One last point, whether you support Olson and his lawsuit against the current status quo in California boils down to this question: What's more important to you, 14th amendment equal protection or stopping gay marriages in California? For me, it is unquestionnably the former. Olson's lawsuit challenges the inequality that resulted from Strauss v. Horton. In order to correct this situation, Olson is hoping to reverse Strauss and allow gay marriages in California and in doing so must directly attack Prop 8. If, however, stopping gay marriage is more important to you, then you are willing to tolerate the clear equal protection violation we currently see in California and will side with the proponents of Prop 8. Even if you supported Proposition 8, you can still maintain your integrity: by supporting Olson, you are not necessarily supporting gay marriage, but rather you are supporting equal protection and claiming that either everyone deserves to enjoy a fundamental right or no one does.

So my hat's off to Ted Olson and David Boies.
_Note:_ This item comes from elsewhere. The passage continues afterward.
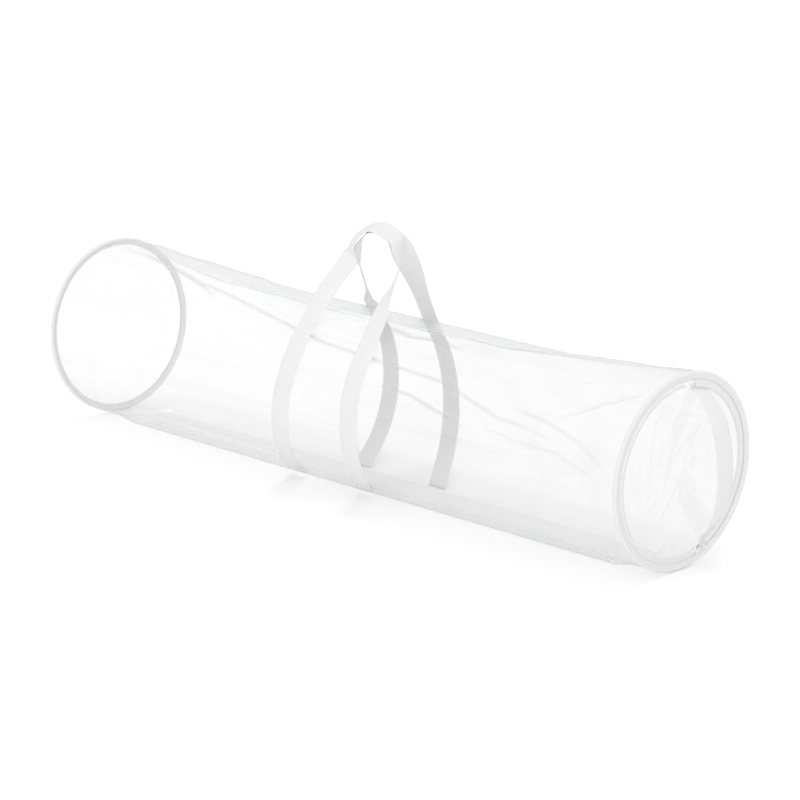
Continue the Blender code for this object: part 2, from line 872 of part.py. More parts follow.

Godspeed.

American Confucius

1 comment:

Joe Markowitz said...

I'm not sure it would be correct to say that this new case is seeking to reverse Strauss v. Horton. In the Strauss case, the California Supreme Court only considered the constitutionality of Proposition 8 under the California state constitution. Since Prop. 8 amended the state constitution, it would have been pretty difficult to find it unconstitutional. The case under the federal constitution is going to be difficult for a different reason, namely the fairly conservative composition of the current U.S. Supreme Court.

What I think has not gotten enough attention is the California Supreme Court's holding that the only thing that Proposition 8 did or could have constitutionally done, was forbid the use of the term "marriage" for same sex unions. In all substantive legal respects, same sex civil unions must be given all of the legal rights of marriages under state law.